Could you give the data below again, exactly and completely?

+++ SOURCE MATERIAL

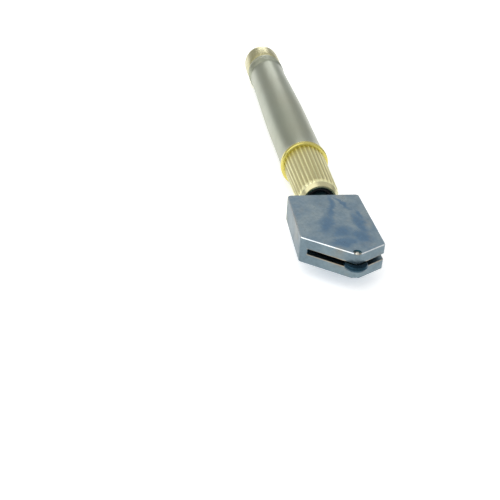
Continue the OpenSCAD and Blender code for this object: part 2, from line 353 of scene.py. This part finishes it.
def brass(name, base, tarnish_and_shade, roughness, grain=1.0):
    """Bright brass with painted shade darkening its grooves, duller in them, and brighter on its worn
    edges.
    """
    material, tree, shader = new_material(name, Metallic=1.0, Anisotropic=0.2)
    tarnish = ramp(tree, noise(tree, 2.2, EVEN, 5, 0.65), [(0.42, 0.0), (0.78, 1.0)])
    body = mix(tree, maths(tree, "MULTIPLY", tarnish, 0.55), base, tarnish_and_shade)
    worn = mix(tree, attribute(tree, "wear"), body, tuple(min(1, c * 1.12) for c in base))
    # painted shade: the flutes' grooves are darkened towards two thirds of the tarnished colour, the
    # deeper the darker
    groove_shade = mix(tree, attribute(tree, "groove"), worn, tuple(c * 0.66 for c in tarnish_and_shade))
    tree.links.new(groove_shade, shader.inputs["Base Color"])
    lines = noise(tree, 1.2, TURNED, 2)
    spread = maths(tree, "ADD", maths(tree, "MULTIPLY", lines, 0.12),
                   maths(tree, "MULTIPLY", tarnish, 0.14))
    dull = maths(tree, "ADD", spread, maths(tree, "MULTIPLY", attribute(tree, "groove"), 0.15))
    tree.links.new(maths(tree, "ADD", dull, roughness), shader.inputs["Roughness"])
    bump(tree, shader, [(lines, 0.002, 0.2 * grain),
                        (noise(tree, 0.4, EVEN, 2), 0.001, 0.12 * grain)])
    tangent_round_x(tree, shader)
    return material


def plated_steel(name, light, blue, stain, rough, grind=None, streaks=()):
    """Blue-grey bright plating with cloudy patches and a few smudges.

    grind is how the ground lines stretch. A streak is the (centre, size, turn in degrees) of a
    bluer patch on the guide faces, with its centre measured from the head's back edge.
    """
    material, tree, shader = new_material(name, Metallic=1.0)
    clouds = ramp(tree, noise(tree, 5.5, EVEN, 4, 0.6), [(0.36, 0.0), (0.62, 1.0)])
    fine = noise(tree, 0.7, EVEN, 4, 0.7)
    colour = mix(tree, maths(tree, "MULTIPLY", clouds, 0.45 if streaks else 1.0), light, blue)
    smudges = ramp(tree, noise(tree, 7, (1.4, 0.8, 1), 5, 0.6), [(0.54, 0.0), (0.68, 1.0)])
    colour = mix(tree, maths(tree, "MULTIPLY", smudges, 0.65), colour, stain)
    if streaks:
        place = warped_place(tree, 3.0, 4.0)
        patch = 0.0
        for centre, size, turn_deg in streaks:
            patch = maths(tree, "MAXIMUM", blotch(tree, place, centre, size, turn_deg), patch)
        uneven_edge = maths(tree, "MULTIPLY", patch, ramp(tree, fine, [(0.2, 0.5), (0.8, 1.0)]))
        patch = ramp(tree, uneven_edge, [(0.04, 0.0), (0.5, 1.0)])
        colour = mix(tree, maths(tree, "MULTIPLY", patch, 0.9), colour, blue)
    speckle = ramp(tree, fine, [(0.3, 0.82), (0.7, 1.08)])
    tree.links.new(mix(tree, 1.0, colour, speckle, "MULTIPLY"), shader.inputs["Base Color"])
    lines = noise(tree, 1.5, grind or (1, 0.06, 1), 3)
    uneven = mix(tree, 0.5, clouds, fine)
    tree.links.new(ramp(tree, mix(tree, 0.4, uneven, lines), [(0.25, rough), (0.8, rough + 0.16)]),
                   shader.inputs["Roughness"])
    bump(tree, shader, [(lines, 0.002, 0.25), (noise(tree, 0.9, EVEN, 3), 0.004, 0.3)])
    return material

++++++

- FULL RESPONSE:
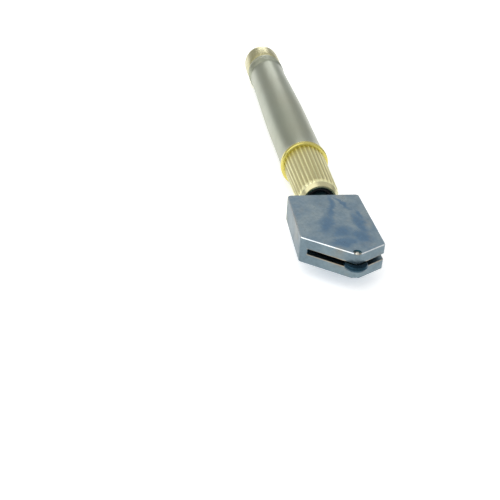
Continue the OpenSCAD and Blender code for this object: part 2, from line 353 of scene.py. This part finishes it.
def brass(name, base, tarnish_and_shade, roughness, grain=1.0):
    """Bright brass with painted shade darkening its grooves, duller in them, and brighter on its worn
    edges.
    """
    material, tree, shader = new_material(name, Metallic=1.0, Anisotropic=0.2)
    tarnish = ramp(tree, noise(tree, 2.2, EVEN, 5, 0.65), [(0.42, 0.0), (0.78, 1.0)])
    body = mix(tree, maths(tree, "MULTIPLY", tarnish, 0.55), base, tarnish_and_shade)
    worn = mix(tree, attribute(tree, "wear"), body, tuple(min(1, c * 1.12) for c in base))
    # painted shade: the flutes' grooves are darkened towards two thirds of the tarnished colour, the
    # deeper the darker
    groove_shade = mix(tree, attribute(tree, "groove"), worn, tuple(c * 0.66 for c in tarnish_and_shade))
    tree.links.new(groove_shade, shader.inputs["Base Color"])
    lines = noise(tree, 1.2, TURNED, 2)
    spread = maths(tree, "ADD", maths(tree, "MULTIPLY", lines, 0.12),
                   maths(tree, "MULTIPLY", tarnish, 0.14))
    dull = maths(tree, "ADD", spread, maths(tree, "MULTIPLY", attribute(tree, "groove"), 0.15))
    tree.links.new(maths(tree, "ADD", dull, roughness), shader.inputs["Roughness"])
    bump(tree, shader, [(lines, 0.002, 0.2 * grain),
                        (noise(tree, 0.4, EVEN, 2), 0.001, 0.12 * grain)])
    tangent_round_x(tree, shader)
    return material


def plated_steel(name, light, blue, stain, rough, grind=None, streaks=()):
    """Blue-grey bright plating with cloudy patches and a few smudges.

    grind is how the ground lines stretch. A streak is the (centre, size, turn in degrees) of a
    bluer patch on the guide faces, with its centre measured from the head's back edge.
    """
    material, tree, shader = new_material(name, Metallic=1.0)
    clouds = ramp(tree, noise(tree, 5.5, EVEN, 4, 0.6), [(0.36, 0.0), (0.62, 1.0)])
    fine = noise(tree, 0.7, EVEN, 4, 0.7)
    colour = mix(tree, maths(tree, "MULTIPLY", clouds, 0.45 if streaks else 1.0), light, blue)
    smudges = ramp(tree, noise(tree, 7, (1.4, 0.8, 1), 5, 0.6), [(0.54, 0.0), (0.68, 1.0)])
    colour = mix(tree, maths(tree, "MULTIPLY", smudges, 0.65), colour, stain)
    if streaks:
        place = warped_place(tree, 3.0, 4.0)
        patch = 0.0
        for centre, size, turn_deg in streaks:
            patch = maths(tree, "MAXIMUM", blotch(tree, place, centre, size, turn_deg), patch)
        uneven_edge = maths(tree, "MULTIPLY", patch, ramp(tree, fine, [(0.2, 0.5), (0.8, 1.0)]))
        patch = ramp(tree, uneven_edge, [(0.04, 0.0), (0.5, 1.0)])
        colour = mix(tree, maths(tree, "MULTIPLY", patch, 0.9), colour, blue)
    speckle = ramp(tree, fine, [(0.3, 0.82), (0.7, 1.08)])
    tree.links.new(mix(tree, 1.0, colour, speckle, "MULTIPLY"), shader.inputs["Base Color"])
    lines = noise(tree, 1.5, grind or (1, 0.06, 1), 3)
    uneven = mix(tree, 0.5, clouds, fine)
    tree.links.new(ramp(tree, mix(tree, 0.4, uneven, lines), [(0.25, rough), (0.8, rough + 0.16)]),
                   shader.inputs["Roughness"])
    bump(tree, shader, [(lines, 0.002, 0.25), (noise(tree, 0.9, EVEN, 3), 0.004, 0.3)])
    return material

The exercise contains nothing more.